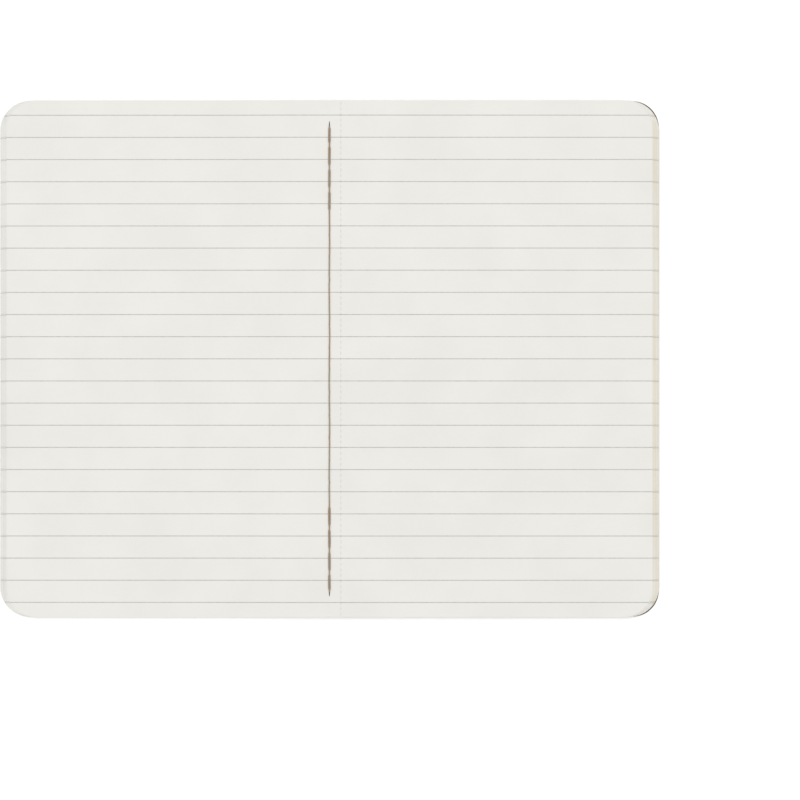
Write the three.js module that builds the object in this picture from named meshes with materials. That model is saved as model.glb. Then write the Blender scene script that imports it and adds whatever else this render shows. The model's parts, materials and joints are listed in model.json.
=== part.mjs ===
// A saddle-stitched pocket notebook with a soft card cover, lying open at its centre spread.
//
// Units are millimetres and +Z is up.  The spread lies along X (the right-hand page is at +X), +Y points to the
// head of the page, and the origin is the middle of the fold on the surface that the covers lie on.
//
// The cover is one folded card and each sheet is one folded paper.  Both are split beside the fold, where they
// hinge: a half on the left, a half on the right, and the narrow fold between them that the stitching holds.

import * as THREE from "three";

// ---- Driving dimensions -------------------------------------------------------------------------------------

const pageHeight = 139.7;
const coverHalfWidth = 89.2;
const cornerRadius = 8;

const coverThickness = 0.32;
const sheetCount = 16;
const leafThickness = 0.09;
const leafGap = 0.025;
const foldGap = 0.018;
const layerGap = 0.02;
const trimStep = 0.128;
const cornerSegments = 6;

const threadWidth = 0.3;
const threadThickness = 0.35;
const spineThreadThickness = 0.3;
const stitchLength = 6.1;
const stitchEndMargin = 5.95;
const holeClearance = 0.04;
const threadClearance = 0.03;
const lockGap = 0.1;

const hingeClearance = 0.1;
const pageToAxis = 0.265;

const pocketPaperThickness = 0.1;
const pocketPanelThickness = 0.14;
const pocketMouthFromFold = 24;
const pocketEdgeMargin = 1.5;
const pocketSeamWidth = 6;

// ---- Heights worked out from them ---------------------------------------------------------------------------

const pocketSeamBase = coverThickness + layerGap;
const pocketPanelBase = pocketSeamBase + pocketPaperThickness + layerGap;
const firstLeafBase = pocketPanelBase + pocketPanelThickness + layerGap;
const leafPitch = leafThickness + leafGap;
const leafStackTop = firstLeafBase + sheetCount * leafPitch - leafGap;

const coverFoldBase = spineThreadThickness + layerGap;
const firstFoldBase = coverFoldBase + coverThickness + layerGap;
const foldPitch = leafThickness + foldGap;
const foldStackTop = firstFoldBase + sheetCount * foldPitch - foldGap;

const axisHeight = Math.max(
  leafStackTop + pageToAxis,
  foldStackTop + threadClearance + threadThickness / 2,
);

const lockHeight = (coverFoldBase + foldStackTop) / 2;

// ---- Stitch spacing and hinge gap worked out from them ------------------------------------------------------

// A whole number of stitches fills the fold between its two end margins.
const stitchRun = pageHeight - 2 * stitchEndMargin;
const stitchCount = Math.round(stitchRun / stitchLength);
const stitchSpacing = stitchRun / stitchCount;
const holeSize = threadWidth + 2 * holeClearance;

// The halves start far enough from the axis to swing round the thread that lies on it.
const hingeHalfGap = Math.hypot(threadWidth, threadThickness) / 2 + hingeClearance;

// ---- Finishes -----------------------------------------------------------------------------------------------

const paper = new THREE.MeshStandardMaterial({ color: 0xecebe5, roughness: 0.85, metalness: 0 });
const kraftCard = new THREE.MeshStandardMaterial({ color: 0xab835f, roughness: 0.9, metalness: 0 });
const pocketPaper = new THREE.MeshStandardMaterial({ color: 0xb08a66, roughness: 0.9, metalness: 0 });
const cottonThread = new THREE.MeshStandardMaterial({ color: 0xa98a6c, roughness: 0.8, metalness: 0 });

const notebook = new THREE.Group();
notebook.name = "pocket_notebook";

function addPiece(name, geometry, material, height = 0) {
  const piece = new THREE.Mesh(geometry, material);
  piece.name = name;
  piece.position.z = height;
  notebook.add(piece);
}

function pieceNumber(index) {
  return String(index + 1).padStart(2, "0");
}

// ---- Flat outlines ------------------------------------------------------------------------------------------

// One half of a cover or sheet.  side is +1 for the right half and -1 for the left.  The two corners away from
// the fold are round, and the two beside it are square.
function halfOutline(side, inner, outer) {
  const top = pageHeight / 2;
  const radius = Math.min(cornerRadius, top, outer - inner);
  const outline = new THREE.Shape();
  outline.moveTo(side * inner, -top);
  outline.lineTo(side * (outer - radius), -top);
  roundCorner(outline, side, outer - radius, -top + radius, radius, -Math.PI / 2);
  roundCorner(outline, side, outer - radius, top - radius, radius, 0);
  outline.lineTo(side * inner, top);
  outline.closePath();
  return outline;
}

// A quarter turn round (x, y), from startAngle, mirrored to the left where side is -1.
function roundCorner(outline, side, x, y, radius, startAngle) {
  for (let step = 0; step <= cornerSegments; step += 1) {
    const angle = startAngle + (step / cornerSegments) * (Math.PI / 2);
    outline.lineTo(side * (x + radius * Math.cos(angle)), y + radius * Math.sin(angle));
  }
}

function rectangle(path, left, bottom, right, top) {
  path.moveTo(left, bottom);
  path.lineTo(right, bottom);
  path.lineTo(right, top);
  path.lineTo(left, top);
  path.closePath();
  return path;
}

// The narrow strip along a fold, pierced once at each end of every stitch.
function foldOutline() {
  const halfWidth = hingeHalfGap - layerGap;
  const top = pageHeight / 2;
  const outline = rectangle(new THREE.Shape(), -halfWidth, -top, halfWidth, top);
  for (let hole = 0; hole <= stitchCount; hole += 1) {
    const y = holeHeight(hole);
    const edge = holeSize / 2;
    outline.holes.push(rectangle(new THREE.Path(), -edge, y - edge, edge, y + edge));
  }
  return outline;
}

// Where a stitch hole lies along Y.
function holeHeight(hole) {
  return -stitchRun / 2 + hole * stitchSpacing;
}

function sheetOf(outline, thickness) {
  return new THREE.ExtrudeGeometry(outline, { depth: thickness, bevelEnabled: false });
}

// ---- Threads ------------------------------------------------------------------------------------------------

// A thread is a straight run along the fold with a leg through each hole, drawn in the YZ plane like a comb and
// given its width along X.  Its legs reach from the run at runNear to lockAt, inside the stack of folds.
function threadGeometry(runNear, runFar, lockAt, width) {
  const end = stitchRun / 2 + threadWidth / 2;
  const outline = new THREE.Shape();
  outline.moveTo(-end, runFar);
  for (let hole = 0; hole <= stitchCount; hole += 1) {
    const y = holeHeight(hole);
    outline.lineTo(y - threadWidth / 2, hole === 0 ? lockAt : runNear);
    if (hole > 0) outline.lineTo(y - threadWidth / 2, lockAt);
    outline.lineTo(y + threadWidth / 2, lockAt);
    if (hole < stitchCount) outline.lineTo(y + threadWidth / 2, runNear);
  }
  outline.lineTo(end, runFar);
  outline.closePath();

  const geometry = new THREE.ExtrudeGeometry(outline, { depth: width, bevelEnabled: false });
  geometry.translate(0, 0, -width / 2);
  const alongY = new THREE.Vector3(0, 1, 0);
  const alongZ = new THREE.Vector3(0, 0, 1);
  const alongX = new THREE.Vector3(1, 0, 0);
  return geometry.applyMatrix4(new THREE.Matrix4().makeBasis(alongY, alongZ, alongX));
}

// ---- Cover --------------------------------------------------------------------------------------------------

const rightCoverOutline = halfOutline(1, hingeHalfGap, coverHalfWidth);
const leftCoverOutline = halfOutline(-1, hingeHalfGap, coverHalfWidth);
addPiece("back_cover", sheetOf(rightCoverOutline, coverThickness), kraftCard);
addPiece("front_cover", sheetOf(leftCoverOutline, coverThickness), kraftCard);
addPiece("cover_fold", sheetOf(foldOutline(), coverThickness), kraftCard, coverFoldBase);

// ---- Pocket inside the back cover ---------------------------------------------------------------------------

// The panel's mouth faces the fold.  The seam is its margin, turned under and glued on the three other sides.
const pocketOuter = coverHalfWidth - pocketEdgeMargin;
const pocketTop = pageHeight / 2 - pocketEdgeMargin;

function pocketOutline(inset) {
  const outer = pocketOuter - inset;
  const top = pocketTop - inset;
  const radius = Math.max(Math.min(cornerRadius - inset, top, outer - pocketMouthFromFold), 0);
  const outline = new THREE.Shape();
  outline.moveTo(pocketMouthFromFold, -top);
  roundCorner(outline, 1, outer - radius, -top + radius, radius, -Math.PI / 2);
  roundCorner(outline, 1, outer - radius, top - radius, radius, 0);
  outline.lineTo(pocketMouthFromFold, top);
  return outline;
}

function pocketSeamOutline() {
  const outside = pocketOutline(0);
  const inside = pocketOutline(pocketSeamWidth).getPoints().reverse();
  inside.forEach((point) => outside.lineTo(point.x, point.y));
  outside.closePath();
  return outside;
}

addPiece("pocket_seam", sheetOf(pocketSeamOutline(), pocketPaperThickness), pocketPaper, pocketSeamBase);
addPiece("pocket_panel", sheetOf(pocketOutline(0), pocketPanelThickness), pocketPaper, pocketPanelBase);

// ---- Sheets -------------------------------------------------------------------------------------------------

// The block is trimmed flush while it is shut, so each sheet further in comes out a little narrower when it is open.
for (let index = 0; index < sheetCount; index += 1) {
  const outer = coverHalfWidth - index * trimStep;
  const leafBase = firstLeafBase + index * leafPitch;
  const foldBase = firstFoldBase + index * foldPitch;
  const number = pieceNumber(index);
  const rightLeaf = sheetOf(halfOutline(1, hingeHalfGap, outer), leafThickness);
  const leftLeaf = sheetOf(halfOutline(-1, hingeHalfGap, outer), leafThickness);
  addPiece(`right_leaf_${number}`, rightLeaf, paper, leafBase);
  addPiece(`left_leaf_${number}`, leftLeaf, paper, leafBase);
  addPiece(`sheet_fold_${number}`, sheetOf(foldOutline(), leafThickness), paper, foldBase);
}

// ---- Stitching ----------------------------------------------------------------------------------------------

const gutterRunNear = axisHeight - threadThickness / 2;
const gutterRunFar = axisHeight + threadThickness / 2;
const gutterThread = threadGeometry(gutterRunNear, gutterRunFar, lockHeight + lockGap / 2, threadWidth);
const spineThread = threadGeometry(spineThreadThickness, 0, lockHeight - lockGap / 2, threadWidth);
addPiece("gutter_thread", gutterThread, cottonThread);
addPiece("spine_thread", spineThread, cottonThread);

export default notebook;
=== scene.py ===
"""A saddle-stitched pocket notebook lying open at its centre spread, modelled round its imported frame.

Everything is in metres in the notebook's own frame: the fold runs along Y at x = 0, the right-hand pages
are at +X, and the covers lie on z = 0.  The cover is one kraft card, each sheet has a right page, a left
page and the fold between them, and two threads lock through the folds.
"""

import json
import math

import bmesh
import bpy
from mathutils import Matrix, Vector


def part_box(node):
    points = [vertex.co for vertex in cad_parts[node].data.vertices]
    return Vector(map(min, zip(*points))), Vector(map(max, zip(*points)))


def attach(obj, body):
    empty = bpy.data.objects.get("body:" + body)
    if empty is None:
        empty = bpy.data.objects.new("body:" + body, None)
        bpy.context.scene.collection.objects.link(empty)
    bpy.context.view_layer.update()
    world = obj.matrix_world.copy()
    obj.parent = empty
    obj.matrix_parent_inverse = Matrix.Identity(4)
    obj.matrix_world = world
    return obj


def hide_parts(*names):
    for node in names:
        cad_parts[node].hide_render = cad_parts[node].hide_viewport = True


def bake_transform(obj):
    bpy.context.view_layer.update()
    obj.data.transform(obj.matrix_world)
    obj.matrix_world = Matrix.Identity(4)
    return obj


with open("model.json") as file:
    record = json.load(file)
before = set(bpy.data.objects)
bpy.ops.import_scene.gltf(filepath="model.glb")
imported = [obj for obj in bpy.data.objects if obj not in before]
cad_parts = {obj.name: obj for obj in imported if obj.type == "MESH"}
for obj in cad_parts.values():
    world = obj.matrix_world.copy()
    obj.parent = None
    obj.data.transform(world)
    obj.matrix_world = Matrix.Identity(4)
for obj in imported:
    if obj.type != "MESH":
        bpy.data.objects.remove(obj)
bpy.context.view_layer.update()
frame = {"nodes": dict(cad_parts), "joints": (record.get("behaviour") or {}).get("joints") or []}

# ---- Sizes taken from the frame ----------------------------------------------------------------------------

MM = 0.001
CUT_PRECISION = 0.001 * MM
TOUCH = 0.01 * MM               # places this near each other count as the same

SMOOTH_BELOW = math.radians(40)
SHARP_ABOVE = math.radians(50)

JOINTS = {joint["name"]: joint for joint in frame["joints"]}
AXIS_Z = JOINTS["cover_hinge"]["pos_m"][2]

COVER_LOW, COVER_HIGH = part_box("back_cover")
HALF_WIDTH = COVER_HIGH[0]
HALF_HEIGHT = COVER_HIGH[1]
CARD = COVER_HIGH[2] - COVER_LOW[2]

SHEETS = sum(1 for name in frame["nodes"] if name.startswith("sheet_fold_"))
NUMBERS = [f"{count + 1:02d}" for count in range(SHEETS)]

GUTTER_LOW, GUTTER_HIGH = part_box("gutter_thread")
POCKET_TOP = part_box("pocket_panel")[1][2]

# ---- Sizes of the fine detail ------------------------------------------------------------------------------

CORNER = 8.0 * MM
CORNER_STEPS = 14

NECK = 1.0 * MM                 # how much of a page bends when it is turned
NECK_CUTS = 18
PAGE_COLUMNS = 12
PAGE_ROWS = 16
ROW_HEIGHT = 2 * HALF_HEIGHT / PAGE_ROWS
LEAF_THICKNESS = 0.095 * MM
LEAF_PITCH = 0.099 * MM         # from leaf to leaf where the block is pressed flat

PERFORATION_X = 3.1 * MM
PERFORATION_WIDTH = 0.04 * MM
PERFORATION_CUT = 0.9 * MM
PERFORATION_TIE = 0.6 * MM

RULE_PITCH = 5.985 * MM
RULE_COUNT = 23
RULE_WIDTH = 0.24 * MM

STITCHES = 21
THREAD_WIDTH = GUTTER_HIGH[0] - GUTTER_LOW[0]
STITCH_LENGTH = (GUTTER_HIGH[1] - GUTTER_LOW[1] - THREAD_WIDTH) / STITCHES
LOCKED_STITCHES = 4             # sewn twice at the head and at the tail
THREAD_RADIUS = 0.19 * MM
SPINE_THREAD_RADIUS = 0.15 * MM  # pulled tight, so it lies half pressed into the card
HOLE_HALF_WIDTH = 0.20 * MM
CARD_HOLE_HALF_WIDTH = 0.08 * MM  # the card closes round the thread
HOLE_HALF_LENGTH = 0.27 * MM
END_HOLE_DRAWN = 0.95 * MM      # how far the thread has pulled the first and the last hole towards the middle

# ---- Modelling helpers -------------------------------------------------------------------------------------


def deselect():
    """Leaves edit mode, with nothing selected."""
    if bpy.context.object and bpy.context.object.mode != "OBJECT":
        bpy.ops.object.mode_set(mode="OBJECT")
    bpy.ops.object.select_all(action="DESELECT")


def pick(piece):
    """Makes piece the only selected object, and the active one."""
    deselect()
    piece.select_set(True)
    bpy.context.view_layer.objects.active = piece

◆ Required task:
Exactly and only the lines from the line that contains "const gutterRunNear = axisHeight" through the line that contains "before = set(bpy.data.objects)" are to be repeated as they stand.

◆ Complete output:
const gutterRunNear = axisHeight - threadThickness / 2;
const gutterRunFar = axisHeight + threadThickness / 2;
const gutterThread = threadGeometry(gutterRunNear, gutterRunFar, lockHeight + lockGap / 2, threadWidth);
const spineThread = threadGeometry(spineThreadThickness, 0, lockHeight - lockGap / 2, threadWidth);
addPiece("gutter_thread", gutterThread, cottonThread);
addPiece("spine_thread", spineThread, cottonThread);

export default notebook;
=== scene.py ===
"""A saddle-stitched pocket notebook lying open at its centre spread, modelled round its imported frame.

Everything is in metres in the notebook's own frame: the fold runs along Y at x = 0, the right-hand pages
are at +X, and the covers lie on z = 0.  The cover is one kraft card, each sheet has a right page, a left
page and the fold between them, and two threads lock through the folds.
"""

import json
import math

import bmesh
import bpy
from mathutils import Matrix, Vector


def part_box(node):
    points = [vertex.co for vertex in cad_parts[node].data.vertices]
    return Vector(map(min, zip(*points))), Vector(map(max, zip(*points)))


def attach(obj, body):
    empty = bpy.data.objects.get("body:" + body)
    if empty is None:
        empty = bpy.data.objects.new("body:" + body, None)
        bpy.context.scene.collection.objects.link(empty)
    bpy.context.view_layer.update()
    world = obj.matrix_world.copy()
    obj.parent = empty
    obj.matrix_parent_inverse = Matrix.Identity(4)
    obj.matrix_world = world
    return obj


def hide_parts(*names):
    for node in names:
        cad_parts[node].hide_render = cad_parts[node].hide_viewport = True


def bake_transform(obj):
    bpy.context.view_layer.update()
    obj.data.transform(obj.matrix_world)
    obj.matrix_world = Matrix.Identity(4)
    return obj


with open("model.json") as file:
    record = json.load(file)
before = set(bpy.data.objects)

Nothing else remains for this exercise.